On Friday, she said she has worked on the reorganization study with Republican state Sens. Michael Roberson, who chairs the main committee, and Becky Harris, who chairs the technical advisory committee developing the plan.

"I was just a little taken aback," Young said of Silberkraus. "I don't even know him.

"Personally, I thought it was a little petty and meant as a dig. It was a little 'gotcha,'" she added. "I didn't think it was right."

Strife from the start

Tension, politics and personality have peppered the committee meetings since they started last fall.

In November, teacher union officials hijacked a reorganization hearing and redirected the conversation to criticism of the district's handling of contract negotiations and its chronic teacher shortage.

Later that month, Superintendent Pat Skorkowsky lashed back at the suggestion that he hadn't spent one-time savings wisely and asked lawmakers to pump more money into the district.

More recently, the legislative panel spent hours berating Skorkowsky — who took over as superintendent in 2013 — for the district's decision years ago to quietly stop implementing a mandatory school program.

District officials and board members who have observed the daylong meetings often note how bizarre they find the overall process, calling it an opportunity for politicians to grandstand on the voter-friendly subject of education. They also question the committee's in-depth examination of the district's internal operations, wondering why that work didn't happen before the Legislature voted for reorganization last year.
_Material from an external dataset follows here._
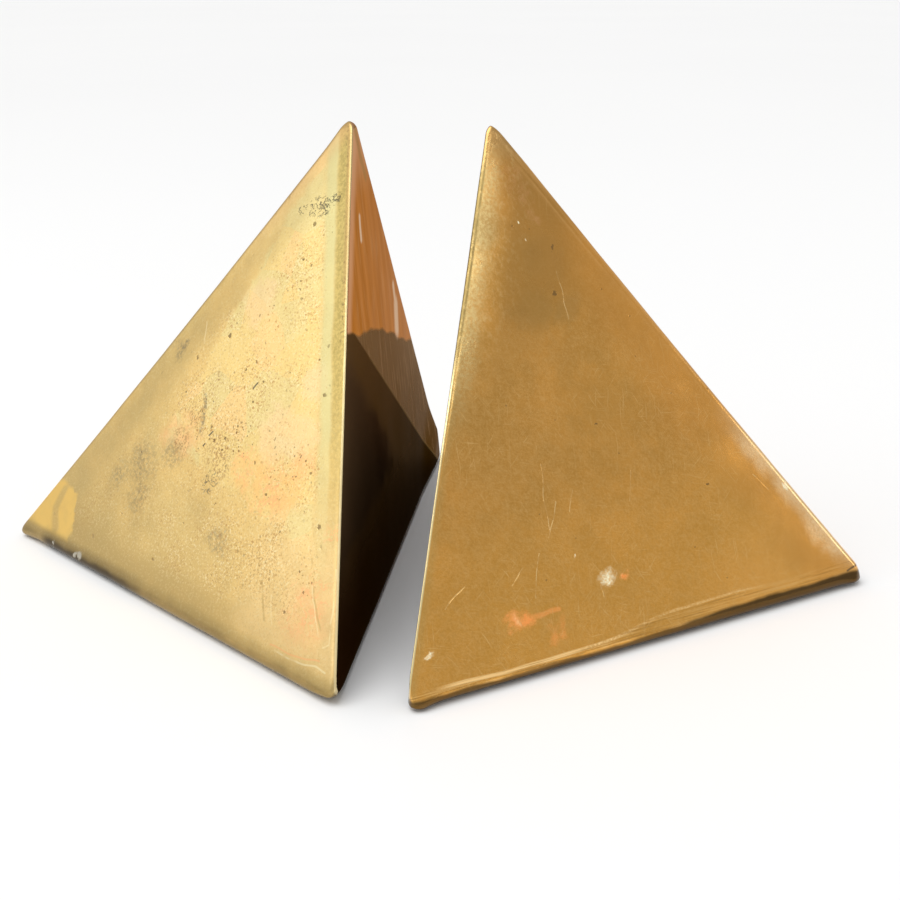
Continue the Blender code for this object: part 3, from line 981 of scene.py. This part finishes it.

"This is something we have talked about for a very long time, and yet nothing has ever been done about it," countered Assemblyman David Gardner, R-Las Vegas, author of the reorganization legislation.
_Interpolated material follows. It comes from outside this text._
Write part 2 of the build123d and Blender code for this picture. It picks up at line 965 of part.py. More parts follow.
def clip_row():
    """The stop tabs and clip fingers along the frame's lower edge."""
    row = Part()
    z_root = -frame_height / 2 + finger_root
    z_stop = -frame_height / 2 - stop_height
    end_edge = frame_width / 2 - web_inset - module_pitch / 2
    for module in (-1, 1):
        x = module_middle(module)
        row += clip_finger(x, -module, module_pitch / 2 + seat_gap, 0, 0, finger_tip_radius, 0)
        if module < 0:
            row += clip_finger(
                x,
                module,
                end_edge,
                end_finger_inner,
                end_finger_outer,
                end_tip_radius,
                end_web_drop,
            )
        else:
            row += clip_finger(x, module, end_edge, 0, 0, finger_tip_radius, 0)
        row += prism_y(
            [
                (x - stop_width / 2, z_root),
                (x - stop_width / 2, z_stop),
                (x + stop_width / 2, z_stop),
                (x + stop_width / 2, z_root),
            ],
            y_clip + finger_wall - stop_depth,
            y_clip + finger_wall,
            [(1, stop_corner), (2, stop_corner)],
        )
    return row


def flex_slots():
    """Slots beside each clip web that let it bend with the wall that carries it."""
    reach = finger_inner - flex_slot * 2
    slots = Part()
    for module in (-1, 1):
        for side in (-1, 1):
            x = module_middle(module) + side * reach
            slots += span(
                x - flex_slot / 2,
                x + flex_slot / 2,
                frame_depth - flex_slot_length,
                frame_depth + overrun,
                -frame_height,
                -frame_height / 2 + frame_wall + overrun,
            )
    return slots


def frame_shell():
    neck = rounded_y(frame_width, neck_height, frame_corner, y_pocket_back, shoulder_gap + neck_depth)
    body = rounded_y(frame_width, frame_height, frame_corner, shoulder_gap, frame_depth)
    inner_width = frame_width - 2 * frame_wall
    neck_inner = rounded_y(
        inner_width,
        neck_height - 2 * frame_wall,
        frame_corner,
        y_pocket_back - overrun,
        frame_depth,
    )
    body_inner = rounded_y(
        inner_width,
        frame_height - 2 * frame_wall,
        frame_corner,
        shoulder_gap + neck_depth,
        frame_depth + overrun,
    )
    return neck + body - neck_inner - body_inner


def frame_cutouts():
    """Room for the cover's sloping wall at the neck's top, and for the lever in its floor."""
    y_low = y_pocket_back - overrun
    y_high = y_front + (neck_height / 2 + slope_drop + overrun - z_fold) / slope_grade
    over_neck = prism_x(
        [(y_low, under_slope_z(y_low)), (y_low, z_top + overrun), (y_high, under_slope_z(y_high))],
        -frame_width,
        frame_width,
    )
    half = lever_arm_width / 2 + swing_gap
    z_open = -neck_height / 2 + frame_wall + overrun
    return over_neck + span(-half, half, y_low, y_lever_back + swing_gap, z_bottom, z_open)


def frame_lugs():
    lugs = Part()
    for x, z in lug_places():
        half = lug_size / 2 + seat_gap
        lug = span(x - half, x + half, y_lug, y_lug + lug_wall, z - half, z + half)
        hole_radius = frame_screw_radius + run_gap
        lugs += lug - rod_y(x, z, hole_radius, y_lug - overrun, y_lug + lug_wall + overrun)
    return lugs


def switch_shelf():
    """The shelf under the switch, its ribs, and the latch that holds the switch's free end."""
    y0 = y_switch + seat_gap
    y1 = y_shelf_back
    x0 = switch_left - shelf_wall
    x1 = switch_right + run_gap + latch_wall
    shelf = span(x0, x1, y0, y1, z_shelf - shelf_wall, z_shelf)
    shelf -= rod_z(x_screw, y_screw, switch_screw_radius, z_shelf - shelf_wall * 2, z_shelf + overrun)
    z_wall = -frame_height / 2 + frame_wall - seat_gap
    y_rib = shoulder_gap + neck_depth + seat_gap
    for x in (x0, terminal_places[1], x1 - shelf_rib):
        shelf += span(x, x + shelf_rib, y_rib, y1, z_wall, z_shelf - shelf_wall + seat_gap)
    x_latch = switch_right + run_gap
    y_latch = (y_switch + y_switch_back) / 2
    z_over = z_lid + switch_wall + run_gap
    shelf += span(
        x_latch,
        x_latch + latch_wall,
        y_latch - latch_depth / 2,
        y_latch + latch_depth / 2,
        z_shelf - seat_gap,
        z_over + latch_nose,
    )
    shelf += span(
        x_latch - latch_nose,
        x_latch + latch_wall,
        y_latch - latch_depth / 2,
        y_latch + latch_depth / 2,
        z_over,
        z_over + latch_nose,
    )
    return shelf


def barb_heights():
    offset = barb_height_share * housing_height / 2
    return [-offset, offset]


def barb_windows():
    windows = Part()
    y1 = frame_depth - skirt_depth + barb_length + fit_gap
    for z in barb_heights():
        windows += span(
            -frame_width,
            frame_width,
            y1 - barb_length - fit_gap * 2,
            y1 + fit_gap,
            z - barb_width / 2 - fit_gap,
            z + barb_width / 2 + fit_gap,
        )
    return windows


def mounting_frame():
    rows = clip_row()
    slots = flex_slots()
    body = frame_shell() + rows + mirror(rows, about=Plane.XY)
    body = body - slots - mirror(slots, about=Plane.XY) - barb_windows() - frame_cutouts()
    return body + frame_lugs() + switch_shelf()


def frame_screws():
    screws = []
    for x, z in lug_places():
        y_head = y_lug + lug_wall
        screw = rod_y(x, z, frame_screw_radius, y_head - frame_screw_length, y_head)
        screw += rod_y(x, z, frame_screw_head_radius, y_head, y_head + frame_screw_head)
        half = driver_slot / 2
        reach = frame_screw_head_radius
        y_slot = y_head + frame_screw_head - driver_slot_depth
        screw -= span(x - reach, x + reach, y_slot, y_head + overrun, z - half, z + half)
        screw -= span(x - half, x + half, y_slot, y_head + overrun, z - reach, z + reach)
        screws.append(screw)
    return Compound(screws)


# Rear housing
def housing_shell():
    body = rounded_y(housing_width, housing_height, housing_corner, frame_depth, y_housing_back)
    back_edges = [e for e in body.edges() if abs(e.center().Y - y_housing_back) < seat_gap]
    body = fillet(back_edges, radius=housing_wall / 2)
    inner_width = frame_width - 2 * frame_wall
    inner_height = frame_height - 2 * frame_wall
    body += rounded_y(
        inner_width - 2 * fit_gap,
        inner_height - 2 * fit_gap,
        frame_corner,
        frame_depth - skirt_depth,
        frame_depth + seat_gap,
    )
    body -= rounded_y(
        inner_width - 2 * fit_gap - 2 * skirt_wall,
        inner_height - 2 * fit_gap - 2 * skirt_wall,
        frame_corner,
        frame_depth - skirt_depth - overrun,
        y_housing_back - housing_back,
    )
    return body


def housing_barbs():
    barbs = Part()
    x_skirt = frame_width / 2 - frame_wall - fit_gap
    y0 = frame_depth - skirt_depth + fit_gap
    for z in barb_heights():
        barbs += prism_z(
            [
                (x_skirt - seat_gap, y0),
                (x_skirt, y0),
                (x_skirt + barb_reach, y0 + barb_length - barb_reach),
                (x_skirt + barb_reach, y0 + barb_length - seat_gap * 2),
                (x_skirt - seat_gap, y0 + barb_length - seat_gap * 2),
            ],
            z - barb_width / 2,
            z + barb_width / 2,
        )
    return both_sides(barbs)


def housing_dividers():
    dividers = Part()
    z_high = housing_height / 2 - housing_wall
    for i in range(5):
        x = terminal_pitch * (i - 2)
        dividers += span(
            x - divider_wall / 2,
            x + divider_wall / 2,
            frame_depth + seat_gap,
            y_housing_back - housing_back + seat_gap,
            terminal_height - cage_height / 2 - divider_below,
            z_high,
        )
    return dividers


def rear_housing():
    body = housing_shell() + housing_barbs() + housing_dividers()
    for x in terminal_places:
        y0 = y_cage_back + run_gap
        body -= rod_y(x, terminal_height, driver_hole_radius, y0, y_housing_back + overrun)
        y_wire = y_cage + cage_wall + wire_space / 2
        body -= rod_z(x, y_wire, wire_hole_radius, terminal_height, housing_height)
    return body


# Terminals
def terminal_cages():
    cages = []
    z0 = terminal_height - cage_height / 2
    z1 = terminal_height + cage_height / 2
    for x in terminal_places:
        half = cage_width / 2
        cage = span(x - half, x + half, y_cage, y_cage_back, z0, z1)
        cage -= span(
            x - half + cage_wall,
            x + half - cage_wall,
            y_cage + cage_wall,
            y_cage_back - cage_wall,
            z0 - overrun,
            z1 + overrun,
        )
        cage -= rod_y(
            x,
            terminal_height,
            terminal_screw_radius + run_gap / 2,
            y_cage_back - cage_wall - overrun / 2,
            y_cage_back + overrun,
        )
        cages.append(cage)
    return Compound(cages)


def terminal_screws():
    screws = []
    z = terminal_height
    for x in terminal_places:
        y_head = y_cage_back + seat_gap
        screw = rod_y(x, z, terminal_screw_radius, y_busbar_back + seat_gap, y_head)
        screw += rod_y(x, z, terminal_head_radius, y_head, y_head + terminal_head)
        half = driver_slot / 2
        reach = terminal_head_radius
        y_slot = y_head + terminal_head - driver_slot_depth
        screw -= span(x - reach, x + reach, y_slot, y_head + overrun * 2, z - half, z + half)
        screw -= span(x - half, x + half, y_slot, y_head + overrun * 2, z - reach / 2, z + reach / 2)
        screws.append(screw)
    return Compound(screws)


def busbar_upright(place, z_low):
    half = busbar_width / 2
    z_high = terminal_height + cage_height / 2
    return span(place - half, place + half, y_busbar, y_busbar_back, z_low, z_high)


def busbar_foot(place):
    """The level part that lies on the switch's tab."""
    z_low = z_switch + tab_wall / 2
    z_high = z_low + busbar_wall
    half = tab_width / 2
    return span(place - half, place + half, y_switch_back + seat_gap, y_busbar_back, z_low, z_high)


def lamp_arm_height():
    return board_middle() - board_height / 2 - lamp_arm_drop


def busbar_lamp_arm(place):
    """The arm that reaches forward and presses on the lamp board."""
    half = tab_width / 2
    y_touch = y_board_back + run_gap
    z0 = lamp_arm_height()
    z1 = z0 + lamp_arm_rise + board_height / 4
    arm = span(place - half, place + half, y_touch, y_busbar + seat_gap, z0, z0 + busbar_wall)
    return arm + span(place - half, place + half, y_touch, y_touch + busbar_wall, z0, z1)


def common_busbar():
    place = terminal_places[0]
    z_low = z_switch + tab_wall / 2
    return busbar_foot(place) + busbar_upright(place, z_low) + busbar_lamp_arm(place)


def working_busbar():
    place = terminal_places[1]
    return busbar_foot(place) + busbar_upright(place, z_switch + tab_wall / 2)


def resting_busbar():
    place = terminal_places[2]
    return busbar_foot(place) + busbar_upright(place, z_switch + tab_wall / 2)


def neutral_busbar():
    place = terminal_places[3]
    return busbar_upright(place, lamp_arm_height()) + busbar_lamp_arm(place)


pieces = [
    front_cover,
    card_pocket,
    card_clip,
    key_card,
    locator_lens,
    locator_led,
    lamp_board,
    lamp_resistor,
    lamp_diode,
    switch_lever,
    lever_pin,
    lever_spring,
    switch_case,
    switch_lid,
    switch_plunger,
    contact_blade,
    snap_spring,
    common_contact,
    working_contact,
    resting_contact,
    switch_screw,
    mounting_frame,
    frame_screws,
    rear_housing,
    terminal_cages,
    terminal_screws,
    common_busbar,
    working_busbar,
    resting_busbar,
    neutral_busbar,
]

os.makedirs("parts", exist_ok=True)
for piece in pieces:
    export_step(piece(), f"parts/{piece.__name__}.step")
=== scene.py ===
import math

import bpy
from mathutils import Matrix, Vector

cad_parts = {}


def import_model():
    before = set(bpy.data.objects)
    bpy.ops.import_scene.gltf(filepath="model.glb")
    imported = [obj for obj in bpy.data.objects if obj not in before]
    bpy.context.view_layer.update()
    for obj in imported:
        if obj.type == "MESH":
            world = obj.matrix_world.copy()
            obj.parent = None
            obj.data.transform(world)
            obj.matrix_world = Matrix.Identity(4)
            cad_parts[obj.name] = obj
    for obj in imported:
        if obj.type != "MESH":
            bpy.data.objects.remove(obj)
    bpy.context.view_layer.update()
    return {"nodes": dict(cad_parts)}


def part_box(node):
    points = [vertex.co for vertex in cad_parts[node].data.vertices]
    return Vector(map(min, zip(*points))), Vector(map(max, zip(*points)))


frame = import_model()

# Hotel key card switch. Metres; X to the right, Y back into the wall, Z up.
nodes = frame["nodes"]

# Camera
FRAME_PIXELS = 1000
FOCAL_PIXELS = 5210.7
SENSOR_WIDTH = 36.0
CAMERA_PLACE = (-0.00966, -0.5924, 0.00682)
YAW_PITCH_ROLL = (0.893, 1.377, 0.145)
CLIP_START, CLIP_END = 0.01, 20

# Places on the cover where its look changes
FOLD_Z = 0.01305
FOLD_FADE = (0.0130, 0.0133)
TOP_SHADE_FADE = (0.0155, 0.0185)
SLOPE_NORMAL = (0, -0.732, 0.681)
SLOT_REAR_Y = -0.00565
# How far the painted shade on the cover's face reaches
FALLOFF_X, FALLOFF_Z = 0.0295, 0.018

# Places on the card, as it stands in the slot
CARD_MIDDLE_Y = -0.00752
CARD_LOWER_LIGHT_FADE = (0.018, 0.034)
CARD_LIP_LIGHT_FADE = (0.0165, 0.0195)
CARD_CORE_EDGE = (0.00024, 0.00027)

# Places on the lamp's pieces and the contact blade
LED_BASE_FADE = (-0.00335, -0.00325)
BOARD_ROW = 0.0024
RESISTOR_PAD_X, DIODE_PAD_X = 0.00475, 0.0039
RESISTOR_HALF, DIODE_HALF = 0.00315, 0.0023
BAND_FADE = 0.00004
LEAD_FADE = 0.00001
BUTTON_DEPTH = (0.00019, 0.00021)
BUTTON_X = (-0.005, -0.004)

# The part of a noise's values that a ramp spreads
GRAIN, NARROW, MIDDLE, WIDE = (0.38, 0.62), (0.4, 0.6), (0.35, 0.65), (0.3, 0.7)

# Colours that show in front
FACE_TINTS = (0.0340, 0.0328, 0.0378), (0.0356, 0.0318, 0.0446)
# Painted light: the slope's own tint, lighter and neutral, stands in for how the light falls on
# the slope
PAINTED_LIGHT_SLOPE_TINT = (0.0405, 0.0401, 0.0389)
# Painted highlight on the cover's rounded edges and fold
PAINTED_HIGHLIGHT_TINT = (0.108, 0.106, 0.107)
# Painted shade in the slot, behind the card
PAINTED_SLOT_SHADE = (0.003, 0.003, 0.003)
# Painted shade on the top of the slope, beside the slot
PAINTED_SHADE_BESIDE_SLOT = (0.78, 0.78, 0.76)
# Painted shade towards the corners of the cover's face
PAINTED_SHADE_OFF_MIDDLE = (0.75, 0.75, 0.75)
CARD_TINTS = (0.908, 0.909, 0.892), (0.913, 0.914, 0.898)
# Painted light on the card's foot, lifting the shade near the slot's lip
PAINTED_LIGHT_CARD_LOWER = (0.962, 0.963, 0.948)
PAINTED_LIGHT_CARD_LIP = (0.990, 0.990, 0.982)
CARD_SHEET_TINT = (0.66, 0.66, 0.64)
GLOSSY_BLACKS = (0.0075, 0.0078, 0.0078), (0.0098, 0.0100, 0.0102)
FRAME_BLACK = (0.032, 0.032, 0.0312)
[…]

"Even if the end result is, 'Well (the district) is perfect, we're not going to change anything,' at least we had discussed it and had to pay attention to it," he said last week.

Gardner stressed that he works well with Young but also asked whether she could be sincere in working on a concept she opposes.

Young, who often highlights her upbringing in a segregated school environment, downplayed those concerns and said she simply wants to ensure "equal educational opportunity" at the end of the reorganization.

She also acknowledged that some lawmakers and parents may have legitimate reasons to support breaking the district into smaller precincts, which they hope will increase local control and boost student achievement.

"The district does need to take ownership about parents not feeling engaged and trustees perhaps not being as connected with their communities as they can," Young said.

But "I think it's unfair that the total burden of the well-being of a child is placed on our schools. The academic component certainly is in our purview," she added. "Yes, we have our part, but I don't think the legislators do their part either. They should fund education appropriately, teachers need higher salaries, (and) if we looked at how educators perform their job, we could see that there are issues to be improved as well."